*Exercise:*
Please quote every line word for word.

3D code data:
· · · · · · ·

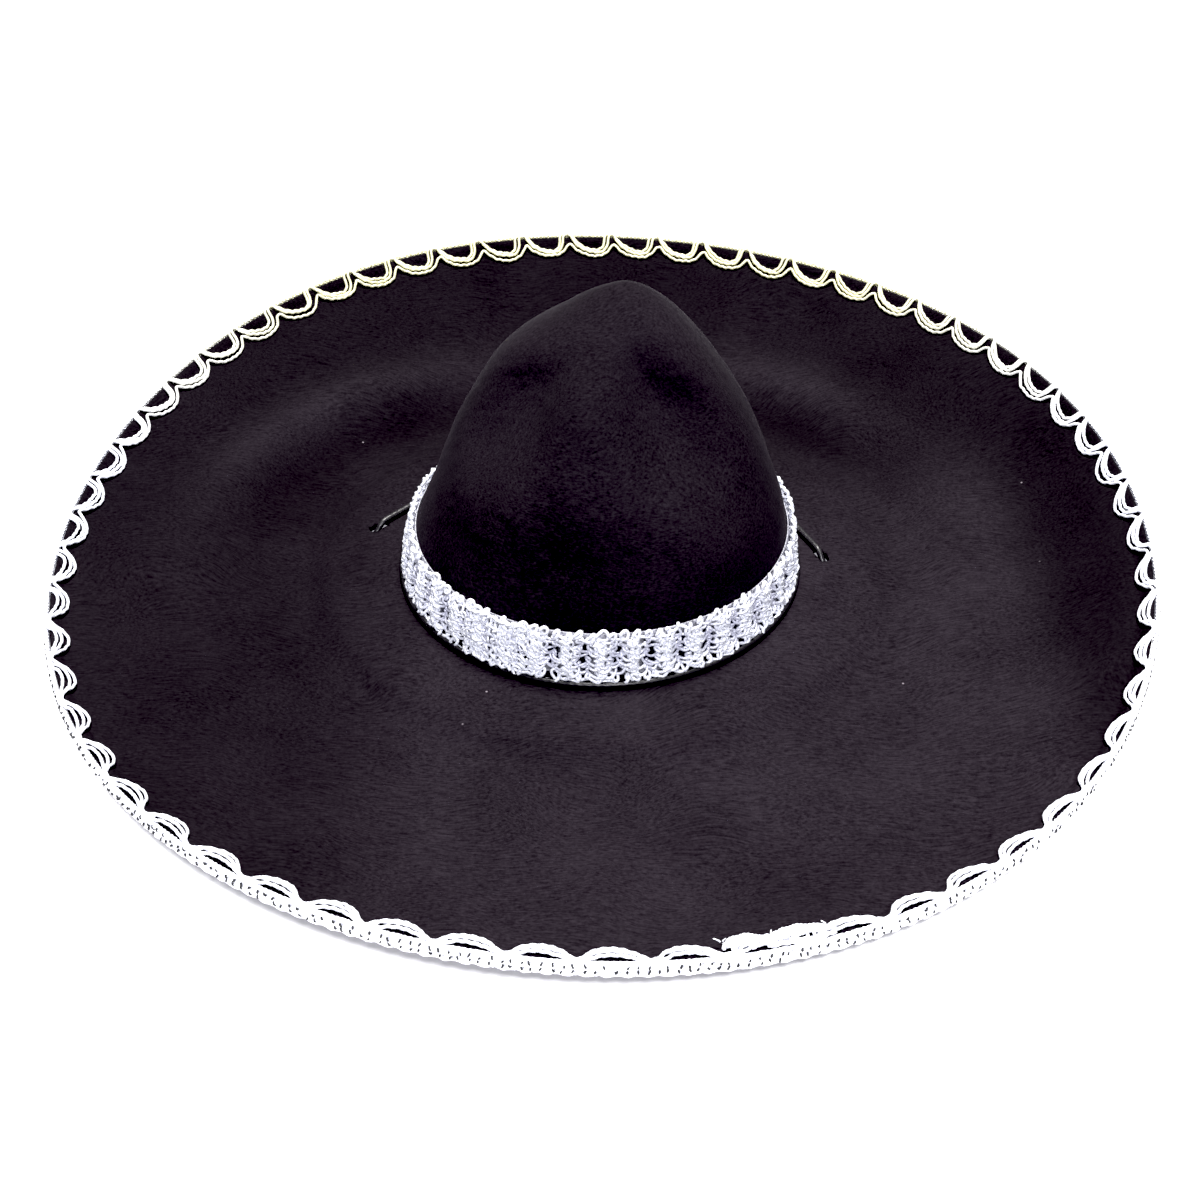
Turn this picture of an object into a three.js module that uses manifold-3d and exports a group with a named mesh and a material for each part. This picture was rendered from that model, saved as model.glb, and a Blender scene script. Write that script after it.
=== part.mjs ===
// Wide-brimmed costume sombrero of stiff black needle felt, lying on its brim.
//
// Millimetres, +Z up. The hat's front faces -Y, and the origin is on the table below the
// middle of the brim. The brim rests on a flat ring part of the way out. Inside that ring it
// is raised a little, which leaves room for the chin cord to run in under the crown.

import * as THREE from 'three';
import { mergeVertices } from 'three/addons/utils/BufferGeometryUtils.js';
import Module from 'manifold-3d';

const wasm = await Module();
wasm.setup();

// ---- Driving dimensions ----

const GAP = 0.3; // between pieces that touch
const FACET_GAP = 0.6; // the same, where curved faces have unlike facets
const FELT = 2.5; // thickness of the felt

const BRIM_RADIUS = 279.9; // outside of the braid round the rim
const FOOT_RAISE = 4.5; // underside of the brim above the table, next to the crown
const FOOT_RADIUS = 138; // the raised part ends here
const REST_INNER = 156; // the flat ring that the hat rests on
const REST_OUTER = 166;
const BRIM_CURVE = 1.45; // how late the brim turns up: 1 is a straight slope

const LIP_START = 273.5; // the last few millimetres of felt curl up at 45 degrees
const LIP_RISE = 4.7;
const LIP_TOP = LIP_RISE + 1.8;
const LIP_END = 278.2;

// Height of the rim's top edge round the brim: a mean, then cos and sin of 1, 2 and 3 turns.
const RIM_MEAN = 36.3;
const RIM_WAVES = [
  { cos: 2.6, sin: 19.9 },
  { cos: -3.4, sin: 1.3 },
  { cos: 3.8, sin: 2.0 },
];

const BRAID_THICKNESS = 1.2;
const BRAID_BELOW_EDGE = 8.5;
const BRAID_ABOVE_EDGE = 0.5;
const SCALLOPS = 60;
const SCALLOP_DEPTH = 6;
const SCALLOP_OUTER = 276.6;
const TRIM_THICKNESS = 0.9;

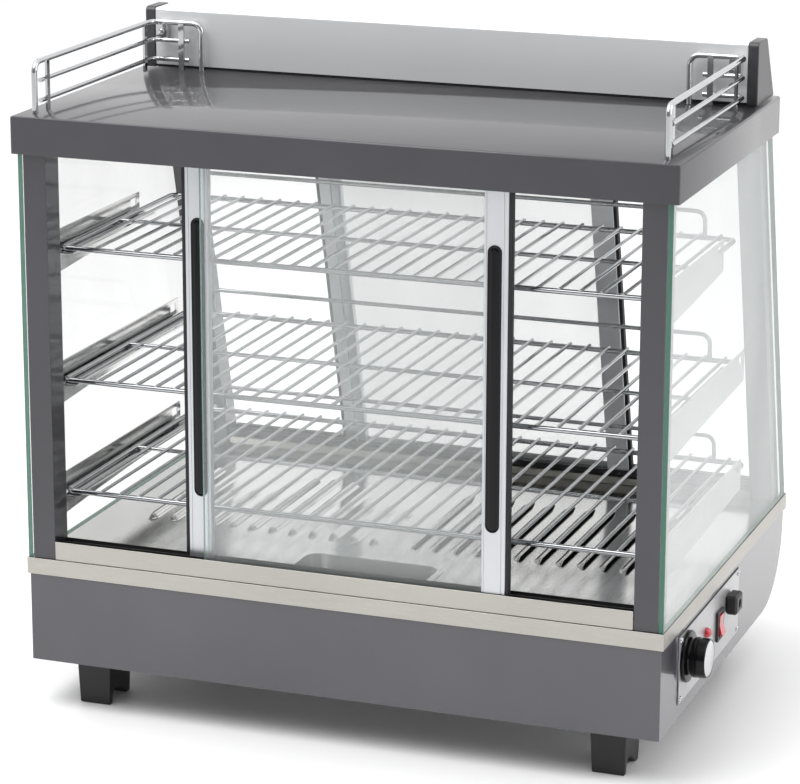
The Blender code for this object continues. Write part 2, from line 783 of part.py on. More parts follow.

· · · · · · ·

*Solved problem:*
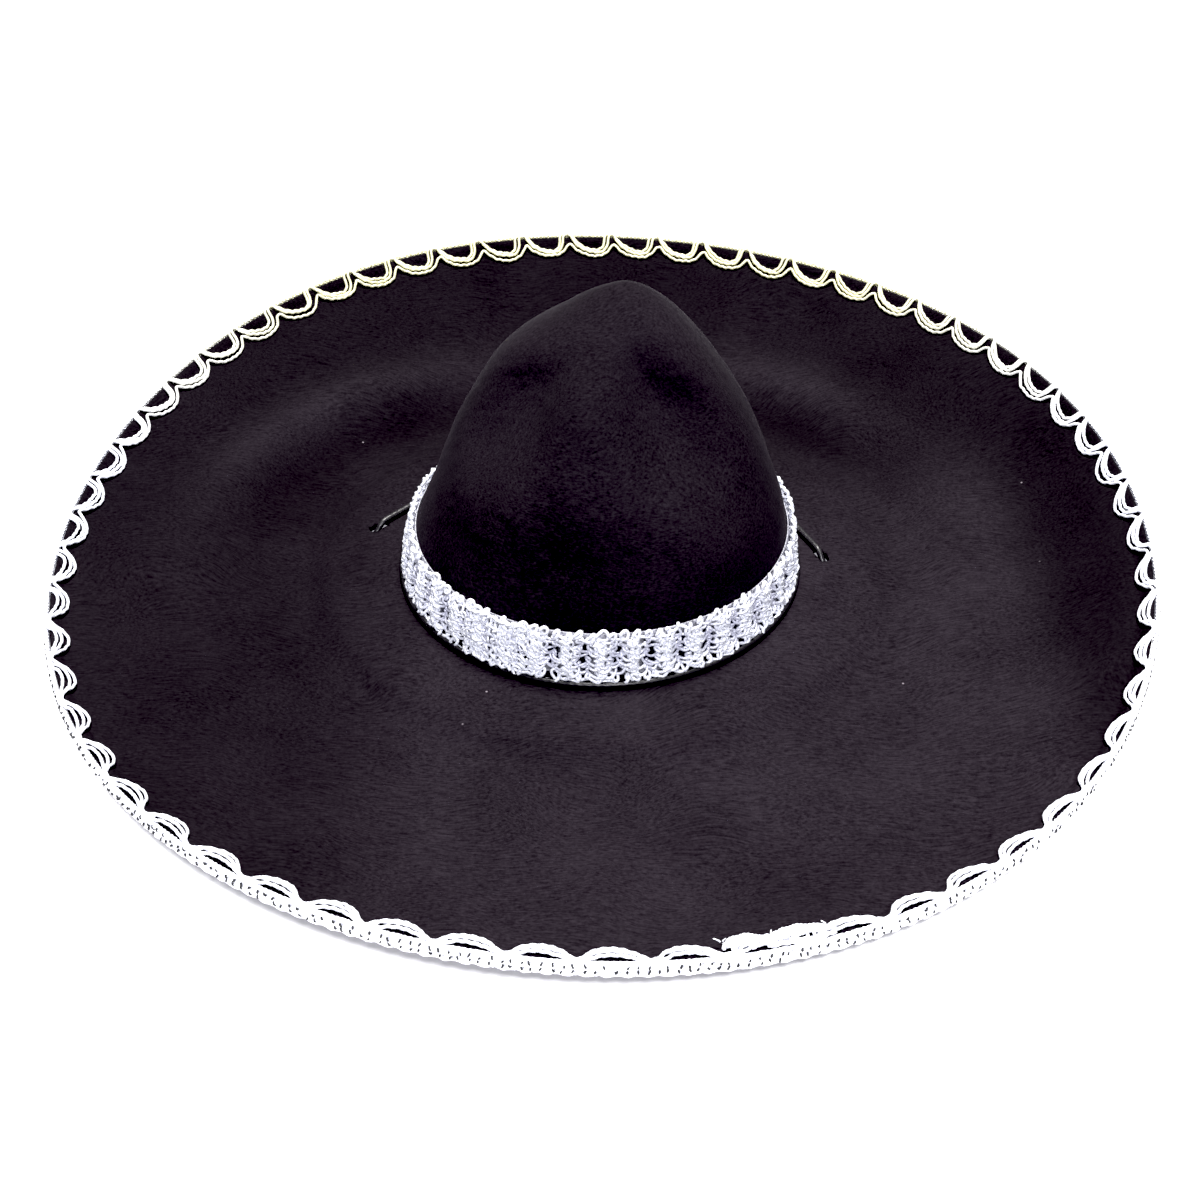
Turn this picture of an object into a three.js module that uses manifold-3d and exports a group with a named mesh and a material for each part. This picture was rendered from that model, saved as model.glb, and a Blender scene script. Write that script after it.
=== part.mjs ===
// Wide-brimmed costume sombrero of stiff black needle felt, lying on its brim.
//
// Millimetres, +Z up. The hat's front faces -Y, and the origin is on the table below the
// middle of the brim. The brim rests on a flat ring part of the way out. Inside that ring it
// is raised a little, which leaves room for the chin cord to run in under the crown.

import * as THREE from 'three';
import { mergeVertices } from 'three/addons/utils/BufferGeometryUtils.js';
import Module from 'manifold-3d';

const wasm = await Module();
wasm.setup();

// ---- Driving dimensions ----

const GAP = 0.3; // between pieces that touch
const FACET_GAP = 0.6; // the same, where curved faces have unlike facets
const FELT = 2.5; // thickness of the felt

const BRIM_RADIUS = 279.9; // outside of the braid round the rim
const FOOT_RAISE = 4.5; // underside of the brim above the table, next to the crown
const FOOT_RADIUS = 138; // the raised part ends here
const REST_INNER = 156; // the flat ring that the hat rests on
const REST_OUTER = 166;
const BRIM_CURVE = 1.45; // how late the brim turns up: 1 is a straight slope

const LIP_START = 273.5; // the last few millimetres of felt curl up at 45 degrees
const LIP_RISE = 4.7;
const LIP_TOP = LIP_RISE + 1.8;
const LIP_END = 278.2;

// Height of the rim's top edge round the brim: a mean, then cos and sin of 1, 2 and 3 turns.
const RIM_MEAN = 36.3;
const RIM_WAVES = [
  { cos: 2.6, sin: 19.9 },
  { cos: -3.4, sin: 1.3 },
  { cos: 3.8, sin: 2.0 },
];

const BRAID_THICKNESS = 1.2;
const BRAID_BELOW_EDGE = 8.5;
const BRAID_ABOVE_EDGE = 0.5;
const SCALLOPS = 60;
const SCALLOP_DEPTH = 6;
const SCALLOP_OUTER = 276.6;
const TRIM_THICKNESS = 0.9;

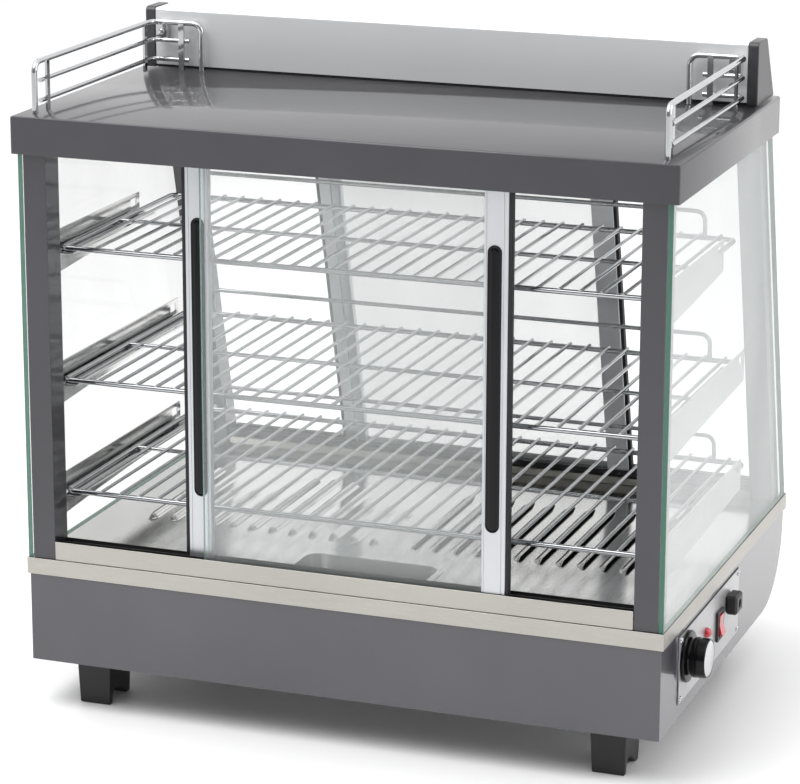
The Blender code for this object continues. Write part 2, from line 783 of part.py on. More parts follow.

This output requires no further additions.